Coordinating Your Drink Program with Your Caterer
Your signature cocktail program needs to work in harmony with your food service, and early coordination with your caterer prevents last-minute conflicts. Discuss your cocktail plans with your caterer as soon as you finalize your menu because certain flavor combinations can enhance or clash with your food. A cocktail with heavy citrus notes pairs beautifully with seafood appetizers but might fight with a rich pasta course. Your caterer can advise on timing as well: when should cocktails be available relative to appetizers, should there be a drink station near the food stations, and how does the bar service transition from cocktail hour into the reception dinner. If you are using a separate bartending service from your caterer, make sure both parties communicate about setup space, ice supply, water access, and waste management because sharing a venue kitchen or prep area requires coordination.
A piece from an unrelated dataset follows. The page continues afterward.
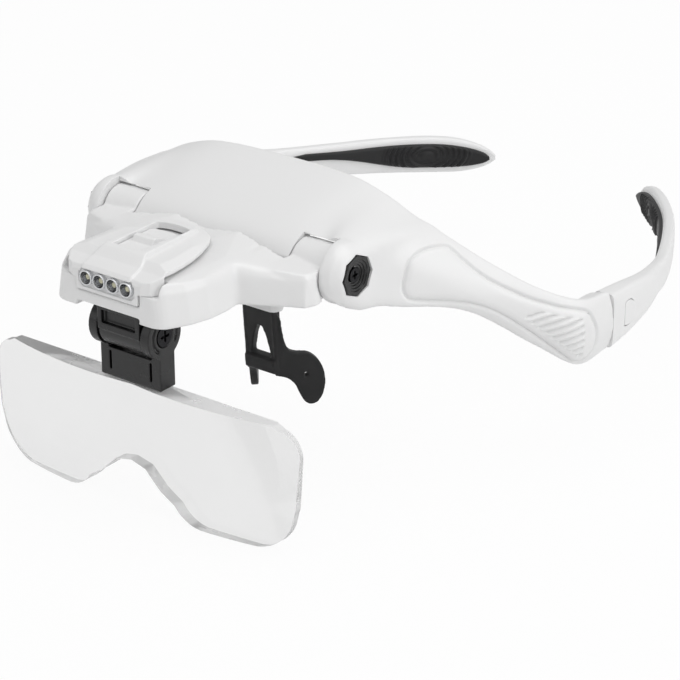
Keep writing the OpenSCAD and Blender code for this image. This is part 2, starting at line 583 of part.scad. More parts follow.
// Lens: two plano-convex halves that meet at a seam, with a nose arch below
lens_back = -hinge_fwd + 3.1;
lens_top = -holder_drop - 0.5;
lens_mid_x = 14;
tongue_t = 2.8;
lens_half_plan = concat(
    [[0, 0], [lens_half_w - 7, 0]],
    arc([lens_half_w - 6, -7.5], 6.5, 80, 0, 6),
    [[lens_half_w - 0.4, 12.5 - lens_h]],
    arc([lens_half_w - 12.5, 11.5 - lens_h], 11.5, -8, -82, 8),
    arc([lens_half_w - 26, 9.5 - lens_h], 9.5, -96, -150, 6),
    [[9.5, arch_h - 5.5 - lens_h], [4.8, arch_h - 0.9 - lens_h], [0, arch_h - lens_h]]);
module lens() color(clear) {
    both_sides() intersection() {
        translate([0, lens_back, lens_top]) rotate([90, 0, 0]) linear_extrude(lens_t + 1) polygon(lens_half_plan);
        translate([lens_mid_x, lens_back - lens_t + lens_curve_r, lens_top - lens_h / 2]) sphere(r = lens_curve_r, $fn = 360);
        translate([0, -80, -100]) cube([100, 100, 100]);
    }
    translate([-tongue_w / 2, lens_back - tongue_t, lens_top - 1]) cube([tongue_w, tongue_t, tongue_h + 1.4]);
}

// Nose pad: a neck that leans back, with a window, a bar across it and two flared wings
wing_t = 2;
pad_lean = 5;
wing_outline = [[-1.6, -1], [0.2, -2], [0.5, -5], [1, -8.4], [2.4, -11], [4.6, -12], [7.4, -12.6], [9.8, -14.6], [11.3, -18],
    [11.5, -22], [10.4, -25.8], [8.2, -27.6], [6, -26.8], [4.6, -24], [3.6, -21.2], [1.6, -18.8], [-1.6, -17.4]];
module nose_wing() translate([neck_w / 2 - 0.6, 0.4, 0]) rotate([90, 0, 90 - flare]) translate([0, 0, -wing_t / 2])
    linear_extrude(wing_t) difference() {
        polygon([for (u = [0 : 0.34 : len(wing_outline) - 1]) spline(wing_outline, u)]);
        translate([6.6, -18.4]) circle(r = 0.55, $fn = 16);
    }
module nose_pad() color(rubber) {
    translate([-neck_w / 2 + 0.15, pad_y - neck_t / 2 + 0.15, -post_drop - 0.3]) cube([neck_w - 0.3, neck_t - 0.3, neck_plug]);
    translate([0, pad_y, -post_drop]) rotate([pad_lean, 0, 0]) difference() {
        union() {
            translate([-neck_w / 2 + 0.15, 0.1 - neck_t / 2, -17]) cube([neck_w - 0.3, neck_t - 0.2, 17]);
            nose_wing();
            mirror([1, 0, 0]) nose_wing();
            translate([-neck_w / 2 + 0.5, -neck_t / 2 - 0.9, -16.6]) cube([neck_w - 1, 3, 3.8]);
        }
        rotate([90, 0, 0]) linear_extrude(30, center = true)
            polygon([[-0.8, -5.4], [0.8, -5.4], [2, -8], [3.3, -12.6], [-3.3, -12.6], [-2, -8]]);
    }
}

// Legs: swept along the curve of the head, from the plug to the tip
leg_path = [[leg_x, seam_y, seam_z], [leg_x + 0.2, seam_y + 9, seam_z + 0.2], [leg_x - 0.8, seam_y + 20, seam_z],
    [leg_x - 3.7, seam_y + 31, seam_z - 0.8], [leg_x - 8.7, seam_y + 44, seam_z - 3.2],
    [leg_x - 17.3, leg_reach - 40, seam_z - 5.2], [tip_x + 23, leg_reach - 25.5, seam_z - 6.4],
    [tip_x + 12.5, leg_reach - 12.5, seam_z - 7.4], [tip_x, leg_reach, seam_z - 9.2]];
leg_h = [seam_h, 13.4, 10.6, 9, 8.8, 9.8, 10.8, 11.2, 9];
leg_w = [seam_t - 0.4, 5.6, 4.8, leg_t, leg_t, leg_t, leg_t, leg_t, leg_t - 0.8];
leg_last = len(leg_path) - 1;
leg_steps = 30;
function leg_dir(u) = unit(spline(leg_path, min(leg_last, u + 0.02)) - spline(leg_path, max(0, u - 0.02)));
function leg_side(u) = let (d = leg_dir(u)) unit([d.y, -d.x, 0]);
// Rounded rectangle of width w and height h at station u, with its corner radius r
function leg_ring(u, w, h, r, shift) = let (c = spline(leg_path, u), s = leg_side(u))
    [for (k = [0 : 3]) let (q = [[1, 1], [-1, 1], [-1, -1], [1, -1]][k]) for (a = [0 : 2])
        let (t = k * 90 + a * 45, x = q.x * (w / 2 - r) + r * cos(t), z = q.y * (h / 2 - r) + r * sin(t))
        c + s * (x + shift) + [0, 0, z]];
module leg_sweep(u0, u1, n) skin_rings([for (i = [0 : n]) let (u = lerp(u0, u1, i / n), e = (leg_last - u) / 0.8,
    round_off = e < 1 ? sqrt(max(0.05, 1 - (1 - e) * (1 - e))) : 1)
    leg_ring(u, spline(leg_w, u), spline(leg_h, u) * round_off, 1.3 * max(0.4, round_off), 0)]);
// Pad on the leg's inner face: a thin tail along its upper part that swells into a paddle at the tip
pad_u0 = 4.2;
pad_u1 = leg_last - 0.12;
function pad_ring(u) = let (c = spline(leg_path, u), s = leg_side(u), e = (u - pad_u0) / (pad_u1 - pad_u0),
    k = min(1, max(0, (e - 0.15) / 0.5)), grow = k * k * (3 - 2 * k), tail = min(1, e / 0.1 + 0.15),
    h = lerp(2.2 * tail, pad_h, grow) * sqrt(max(0.02, 1 - pow(max(0, (e - 0.72) / 0.28), 2))),
    lift = lerp(1.8, 0.1, grow), x = -spline(leg_w, u) / 2)
    [for (q = [[0.02, -1], [-1, -0.8], [-1, 0.8], [0.02, 1]])
        c + s * (x - 0.02 + (q.x < 0 ? -leg_pad_t * min(1, 0.3 + 3 * e) : 0)) + [0, 0, lift + q.y * h / 2]];
latch_y = seam_y + 7;
latch_r = 3.4;
module latch_hole(grow) translate([leg_x - 10, latch_y, seam_z]) rotate([0, 90, 0]) linear_extrude(24) intersection() {
    circle(r = latch_r + grow);
    translate([-10, -1.6 - grow]) square([20, 20]);
}
module right_leg() color(white) difference() {
    union() {
        difference() {
            leg_sweep(0, leg_last, leg_steps);
            translate([0, seam_y - 10 + 0.05, -100]) cube([200, 10, 200]);
        }
        plug_body(plug_len, 0, plug_root);
    }
    intersection() {
        latch_hole(slide_gap);
        translate([leg_x - 0.4, 0, -100]) cube([20, 200, 200]);
    }
}
module right_latch() color(white) intersection() {
    latch_hole(0);
    translate([leg_x + 0.6, seam_y, seam_z - 10]) cube([2.3, 20, 20]);
}
module right_pad() color(rubber) skin_rings([for (i = [0 : 22]) pad_ring(lerp(pad_u0, pad_u1, i / 22))]);
module leg_left() mirror([1, 0, 0]) right_leg();
module leg_right() right_leg();
module leg_pad_left() mirror([1, 0, 0]) right_pad();
module leg_pad_right() right_pad();
module leg_latch_left() mirror([1, 0, 0]) right_latch();
module leg_latch_right() right_latch();

main_frame();
front_bracket();
pivot_cap_left();
pivot_cap_right();
pivot_screw_left();
pivot_screw_right();
pivot_washer_left();
pivot_washer_right();
pivot_nut_left();
pivot_nut_right();
lamp_cover();
lamp_base();
leds();
circuit_board();
switch_slider();
button_cells();
contact_spring();
contact_strip();
lamp_screws();
hinge_clip();
clip_screws();
lens_holder();
hinge_screw();
hinge_washers();
hinge_nut();
lens();
nose_pad();
leg_left();
leg_right();
leg_pad_left();
leg_pad_right();
leg_latch_left();
leg_latch_right();
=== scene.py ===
import logging
import math
from dataclasses import dataclass
from enum import Enum
from typing import Callable, Iterable, Sequence

import bmesh
import bpy
import numpy as np
from mathutils import Matrix, Vector


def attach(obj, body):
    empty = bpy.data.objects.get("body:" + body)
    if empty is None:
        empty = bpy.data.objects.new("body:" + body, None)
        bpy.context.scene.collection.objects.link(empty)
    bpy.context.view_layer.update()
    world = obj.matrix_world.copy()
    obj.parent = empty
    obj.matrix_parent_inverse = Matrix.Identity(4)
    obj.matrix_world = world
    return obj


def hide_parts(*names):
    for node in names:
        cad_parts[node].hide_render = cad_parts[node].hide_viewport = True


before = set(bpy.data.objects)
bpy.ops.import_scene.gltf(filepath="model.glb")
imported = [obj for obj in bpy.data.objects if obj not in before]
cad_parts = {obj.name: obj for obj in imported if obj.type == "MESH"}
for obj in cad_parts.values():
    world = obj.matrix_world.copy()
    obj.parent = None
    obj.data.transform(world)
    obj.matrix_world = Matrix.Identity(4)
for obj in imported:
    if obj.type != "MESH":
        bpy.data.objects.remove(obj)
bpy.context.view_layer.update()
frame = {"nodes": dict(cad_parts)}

# Lighted headband magnifier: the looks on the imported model.
# Sizes in this file are millimetres, as in the part's source, and MM turns them into metres.
# +X is the wearer's left, -Y is forward and +Z is up; the origin is the middle of the tilt axis.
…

Decide whether your signature cocktails will be available all night or only during cocktail hour, because this affects quantities and staffing. Many couples offer signature cocktails during cocktail hour and the first hour of the reception, then transition to a standard beer and wine bar for the rest of the evening, which keeps the special-occasion feeling while controlling costs. Whatever you decide, brief your bartenders and servers so everyone communicates the same information to guests about what is available and when.